Extracted information
● ● ● ●

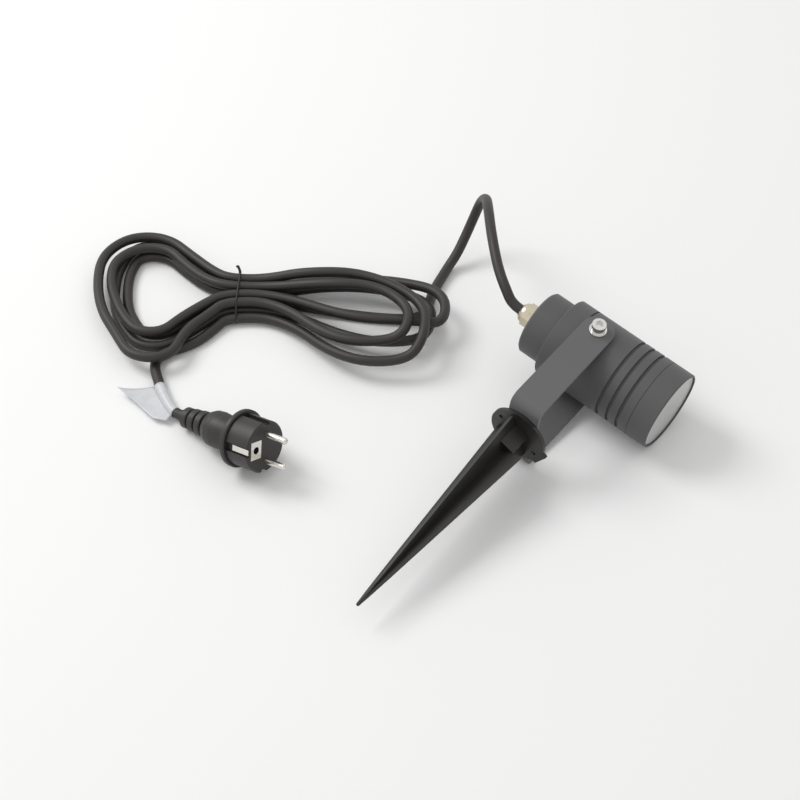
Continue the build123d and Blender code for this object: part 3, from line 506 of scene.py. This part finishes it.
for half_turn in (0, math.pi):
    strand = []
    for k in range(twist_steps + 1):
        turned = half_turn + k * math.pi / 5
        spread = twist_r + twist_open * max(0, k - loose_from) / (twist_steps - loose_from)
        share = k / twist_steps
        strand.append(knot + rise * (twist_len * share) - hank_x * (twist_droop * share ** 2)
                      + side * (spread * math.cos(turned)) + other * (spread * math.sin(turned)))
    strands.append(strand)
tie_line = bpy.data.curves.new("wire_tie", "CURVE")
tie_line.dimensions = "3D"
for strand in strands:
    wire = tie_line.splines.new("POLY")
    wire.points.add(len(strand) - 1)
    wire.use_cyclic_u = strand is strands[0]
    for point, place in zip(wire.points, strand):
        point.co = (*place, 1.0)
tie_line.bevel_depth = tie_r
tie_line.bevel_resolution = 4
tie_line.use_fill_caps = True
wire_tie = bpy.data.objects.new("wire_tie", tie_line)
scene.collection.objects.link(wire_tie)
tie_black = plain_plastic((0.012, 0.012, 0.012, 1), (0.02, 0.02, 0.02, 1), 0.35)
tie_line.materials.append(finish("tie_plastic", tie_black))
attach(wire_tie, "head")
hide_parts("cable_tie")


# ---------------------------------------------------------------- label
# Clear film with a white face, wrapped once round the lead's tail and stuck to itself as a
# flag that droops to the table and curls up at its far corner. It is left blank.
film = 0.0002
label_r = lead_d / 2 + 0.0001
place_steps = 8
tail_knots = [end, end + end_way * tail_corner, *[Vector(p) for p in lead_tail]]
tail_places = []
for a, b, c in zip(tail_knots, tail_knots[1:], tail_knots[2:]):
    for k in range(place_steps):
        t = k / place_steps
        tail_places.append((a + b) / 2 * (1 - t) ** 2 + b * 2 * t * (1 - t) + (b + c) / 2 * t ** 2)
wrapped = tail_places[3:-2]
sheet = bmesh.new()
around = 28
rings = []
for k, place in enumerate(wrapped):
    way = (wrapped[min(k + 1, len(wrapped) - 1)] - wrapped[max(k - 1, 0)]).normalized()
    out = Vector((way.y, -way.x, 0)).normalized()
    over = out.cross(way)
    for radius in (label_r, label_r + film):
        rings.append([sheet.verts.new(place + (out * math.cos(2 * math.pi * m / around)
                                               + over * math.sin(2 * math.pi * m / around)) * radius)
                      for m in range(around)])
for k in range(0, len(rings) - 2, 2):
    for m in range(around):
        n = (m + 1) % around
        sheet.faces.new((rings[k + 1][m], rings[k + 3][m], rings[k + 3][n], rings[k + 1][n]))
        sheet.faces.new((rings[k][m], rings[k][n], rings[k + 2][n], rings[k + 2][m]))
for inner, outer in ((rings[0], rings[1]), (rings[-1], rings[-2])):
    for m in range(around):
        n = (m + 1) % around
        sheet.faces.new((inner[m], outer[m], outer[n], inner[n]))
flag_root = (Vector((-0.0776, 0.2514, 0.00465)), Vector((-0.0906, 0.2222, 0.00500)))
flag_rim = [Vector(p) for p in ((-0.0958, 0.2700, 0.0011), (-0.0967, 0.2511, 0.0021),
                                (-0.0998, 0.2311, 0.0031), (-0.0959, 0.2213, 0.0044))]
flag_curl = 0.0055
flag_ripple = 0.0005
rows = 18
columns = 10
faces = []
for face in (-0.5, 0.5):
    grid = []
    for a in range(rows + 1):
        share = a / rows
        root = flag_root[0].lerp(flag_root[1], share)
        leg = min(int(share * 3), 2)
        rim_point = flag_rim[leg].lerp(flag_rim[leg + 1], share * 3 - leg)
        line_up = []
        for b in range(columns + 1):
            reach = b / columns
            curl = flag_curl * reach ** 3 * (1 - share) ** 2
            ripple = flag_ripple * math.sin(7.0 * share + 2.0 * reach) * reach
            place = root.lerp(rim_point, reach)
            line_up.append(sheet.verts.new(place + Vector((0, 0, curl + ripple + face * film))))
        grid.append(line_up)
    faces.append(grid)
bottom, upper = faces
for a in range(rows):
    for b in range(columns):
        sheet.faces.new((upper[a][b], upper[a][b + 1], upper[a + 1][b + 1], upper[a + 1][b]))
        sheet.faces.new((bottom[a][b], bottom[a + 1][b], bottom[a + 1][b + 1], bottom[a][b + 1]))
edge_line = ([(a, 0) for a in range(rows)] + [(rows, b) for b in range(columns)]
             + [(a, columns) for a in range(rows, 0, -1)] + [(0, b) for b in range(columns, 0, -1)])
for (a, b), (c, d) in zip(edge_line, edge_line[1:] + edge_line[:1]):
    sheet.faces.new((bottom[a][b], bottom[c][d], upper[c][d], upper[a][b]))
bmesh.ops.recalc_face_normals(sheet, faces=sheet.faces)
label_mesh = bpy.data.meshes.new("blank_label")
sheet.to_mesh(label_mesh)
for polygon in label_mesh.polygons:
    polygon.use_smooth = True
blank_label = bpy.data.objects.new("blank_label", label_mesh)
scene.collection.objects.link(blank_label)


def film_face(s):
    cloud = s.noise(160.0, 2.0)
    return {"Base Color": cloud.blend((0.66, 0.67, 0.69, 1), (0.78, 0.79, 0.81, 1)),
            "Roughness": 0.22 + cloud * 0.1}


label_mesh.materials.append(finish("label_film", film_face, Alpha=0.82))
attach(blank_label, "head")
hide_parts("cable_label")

● ● ● ●

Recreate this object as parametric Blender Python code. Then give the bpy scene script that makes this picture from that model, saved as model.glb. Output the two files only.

● ● ● ●

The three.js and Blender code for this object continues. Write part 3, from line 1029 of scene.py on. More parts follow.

● ● ● ●

Requirements
Which lines hold the word "code"? Copy each of them from the records.

Reply to the task
Continue the build123d and Blender code for this object: part 3, from line 506 of scene.py. This part finishes it.
Recreate this object as parametric Blender Python code. Then give the bpy scene script that makes this picture from that model, saved as model.glb. Output the two files only.
The three.js and Blender code for this object continues. Write part 3, from line 1029 of scene.py on. More parts follow.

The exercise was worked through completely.